Unusual human G6P[6] rotavirus A (RVA) strains have been reported sporadically in Europe and Africa, but how they evolved was not fully understood. The whole genome of a Ghanaian G6P[6] strain designated PML1965 (2012) was analysed to understand how it evolved in Africa and to learn how its G6 VP7 gene was related to that of rotaviruses of human and artiodactyl origin. The genotype constellation of RVA/Human-wt/GHA/PML1965/2012/G6P[6] was G6-P-[6]-I2-R2-C2-M2-A2-N2-T2-E2-H2. It shared sublineages with G6P[6] strains previously detected in Italy and Africa in all genome segments except the VP6 gene of a few Burkinabe and Cameroonian strains and both the VP6 and NSP4 genes of Guinea Bissau strains. The VP7 gene of the G6P[6] strains appeared to derive from those of human G6P[9] strains, and they were distantly related to the VP7 genes of artiodactyl G6 or human G6P[14] strains. The time of the most recent common ancestor of the VP7 sequences of G6P[6] strains was estimated to be the year 1998. The evolutionary rates of the VP7 genes in bovine and human G6 rotaviruses were 6.93 × 10(-4) and 3.42 × 10(-3) nucleotide substitutions site(-1) year(-1), respectively, suggesting an accelerated adaptive process in the new host. The sequences of the remaining 10 genome segments of PML1965 clustered with those of G2 and G8 human rotaviruses detected in Africa possessing the DS-1-like genetic background. In conclusion, PML1965 evolved from G2 or G8 RVA strains with DS-1-like background, acquiring the G6 VP7 gene from a human G6P[9] RVA and not from an artiodactyl G6 RVA strain.

Identification of novel Ghanaian G8P[6] human-bovine reassortant rotavirus strain by next generation sequencing.

Group A rotaviruses (RVAs) are the most important etiological agent of acute gastroenteritis in children <5 years of age worldwide. The monovalent rotavirus vaccine Rotarix was introduced into the national Expanded Programme on Immunization (EPI) in Ghana in May 2012. However, there is a paucity of genetic and phylogenetic data on the complete genomes of human RVAs in circulation pre-vaccine introduction. The common bovine rotavirus VP7 genotype G8 has been sporadically detected in Ghanaian children, usually in combination with the VP4 genotype P[6]. To investigate the genomic constellations and phylogeny of RVA strains in circulation prior to vaccine introduction, the full genomes of two unusual G8P[6] strains, GH018-08 and GH019-08, detected during burden of disease surveillance, were characterized by Illumina MiSeq sequencing.
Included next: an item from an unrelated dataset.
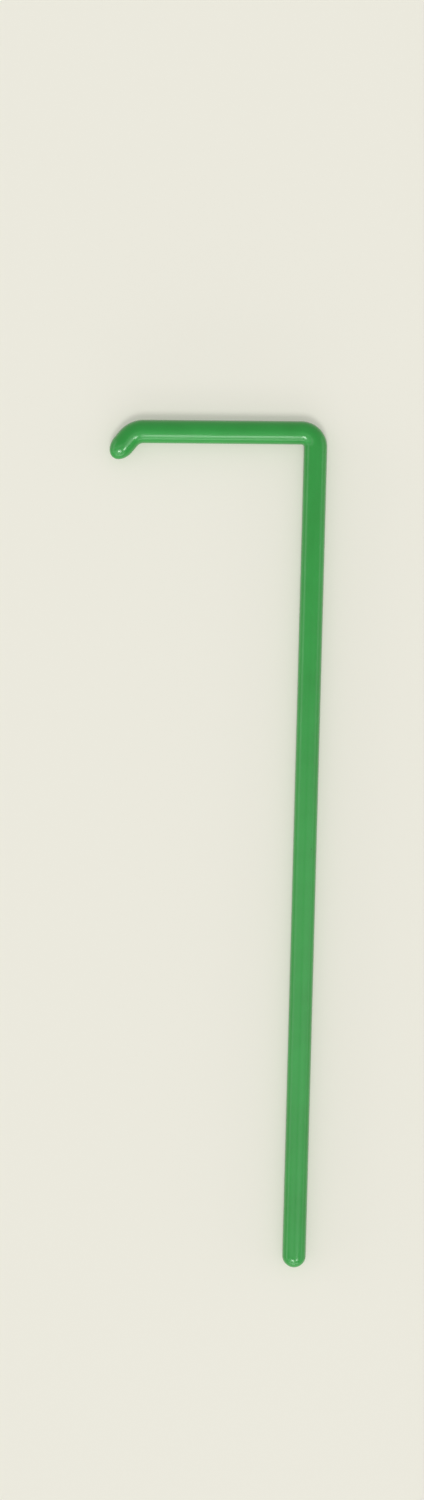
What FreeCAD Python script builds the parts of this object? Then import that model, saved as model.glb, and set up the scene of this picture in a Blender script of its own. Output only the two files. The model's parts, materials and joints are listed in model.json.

The Ghanaian isolates, GH018-08 and GH019-08, exhibited the unusual, previously unreported genotype constellation G8-P[6]-I2-R2-C2-M2-A2-N2-T2-E2-H3. Phylogenetic analyses confirmed that 10 out of the 11 genes of GH018-08 and GH019-08 were identical/nearly identical, with significant variation detected only in their VP1 genes, and clearly established the occurrence of multiple independent interspecies transmission and reassortment events between co-circulating bovine/ovine/caprine rotaviruses and human DS-1-like RVA strains. These findings highlight the contribution of reassortment and interspecies transmission events to the high rotavirus diversity in this region of Africa, and justify the need for simultaneous monitoring of animal and human rotavirus strains.